🤖 AI Summary
This study addresses the problem of minimizing edge congestion in depth-first search (DFS) traversals, motivated by applications in RNA nanostructure design and its intrinsic theoretical interest. The authors introduce the KLX number—a novel graph invariant defined as the maximum number of back edges simultaneously active during a DFS traversal—and establish key structural properties: the treewidth TW satisfies TW ≤ KLX + 1, and the property KLX ≤ k is expressible in monadic second-order logic (MSO₂). Leveraging graph-theoretic analysis and formal methods, the paper provides complete characterizations for graph classes with KLX numbers 0, 1, and 2, along with linear-time recognition algorithms. Furthermore, it proves that for any fixed k, deciding whether KLX ≤ k is solvable in linear time.
📝 Abstract
We explore a new graph parameter, the KLX number, which quantifies the minimum edge congestion of depth-first search (DFS) traversals of a given graph. Originally motivated by a problem in RNA nanostructure design, this parameter is also of independent theoretical interest. Informally, the KLX number of a graph is defined as the minimum, over all its DFS traversals, of the maximum number of back edges that are simultaneously open during the traversal.
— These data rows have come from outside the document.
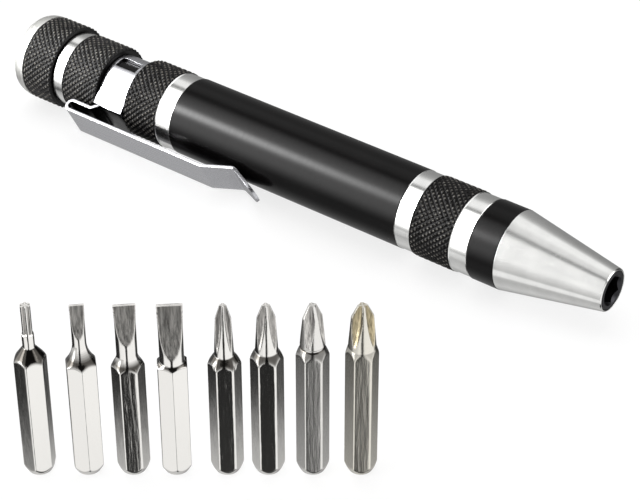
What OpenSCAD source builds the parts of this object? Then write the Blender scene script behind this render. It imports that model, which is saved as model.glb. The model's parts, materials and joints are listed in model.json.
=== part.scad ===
// Pocket screwdriver: a knurled pen with a spring clip, a swivel cap and loose hexagon bits.
// Millimetres. +X runs along the pen to the mouth of its nose, and +Z is up.
// The origin is the centre of the mouth, where a bit's shank enters.

/* [Barrel] */
// Diameter of the smooth barrel and of the nose's collar
barrel_d = 13; // [12:0.1:15]
// Length of the smooth barrel between the two bright rings beside it
smooth_len = 44.6; // [36:0.1:60]
// How far the knurled bands stand above the smooth barrel
knurl_rise = 0.1; // [0.05:0.01:0.3]
// How far the bright rings are cut below the smooth barrel
ring_sink = 0.1; // [0.05:0.01:0.3]
// Width of the bright ring beside the nose
front_ring_len = 3; // [1.5:0.1:5]
// Width of the knurled band beside the nose
front_knurl_len = 7.4; // [4:0.1:12]
// Width of the bright ring at the smooth barrel's front end
middle_ring_len = 2.6; // [1.5:0.1:5]
// Width of the bright ring at the smooth barrel's rear end
rear_ring_len = 2.8; // [1.5:0.1:5]
// Width of the knurled band in front of the clip
middle_knurl_len = 6.9; // [4:0.1:10]
// Width of the neck that carries the clip's band
neck_len = 6.1; // [4.5:0.1:8]
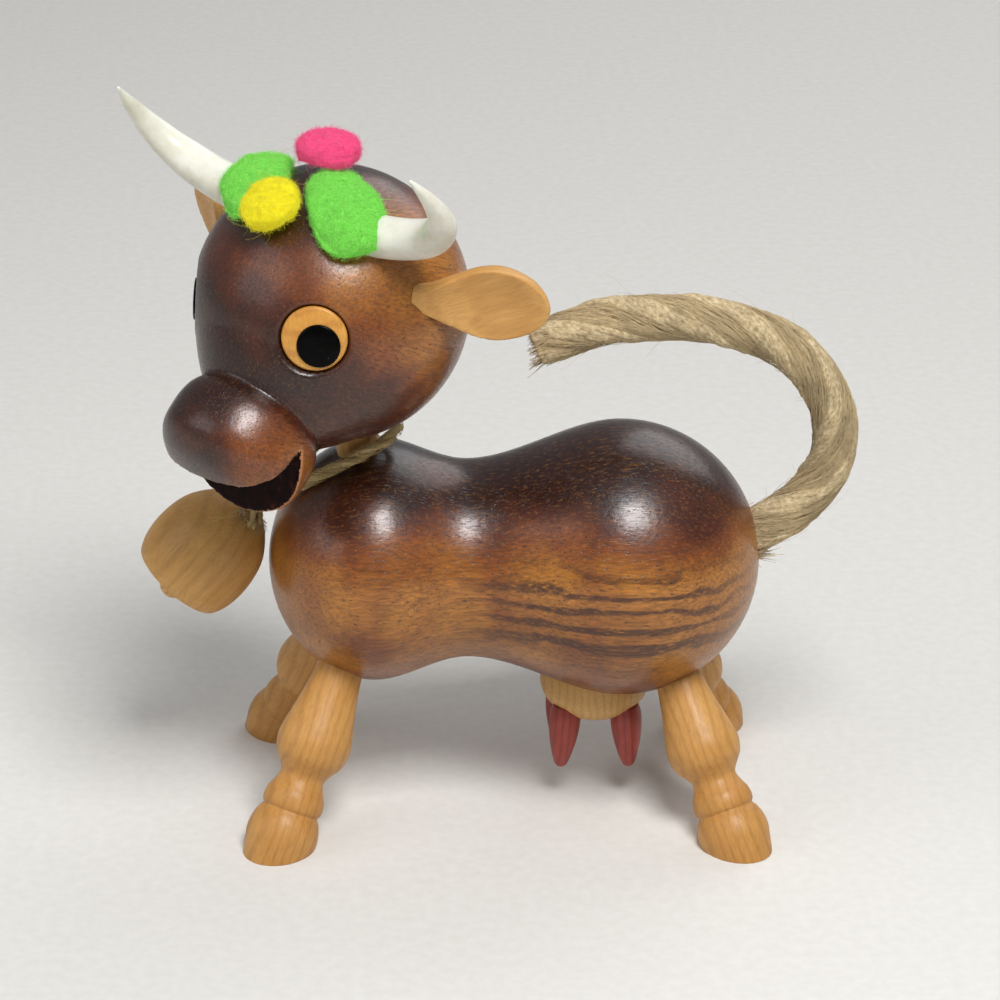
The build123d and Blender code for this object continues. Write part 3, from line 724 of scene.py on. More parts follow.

We provide full characterisations and linear-time recognition algorithms for graphs with KLX numbers 0, 1 and 2. We also relate KLX to tree-width, proving that any graph satisfies $\mathrm{TW} \le \mathrm{KLX}+1$. Furthermore, we show that the property $\mathrm{KLX} \le k$ is $\mathrm{MSO}_2$-expressible for every fixed $k$. Combined with the tree-width bound, this result implies that determining whether a graph has KLX number at most $k$ can be achieved in linear time for any constant $k$.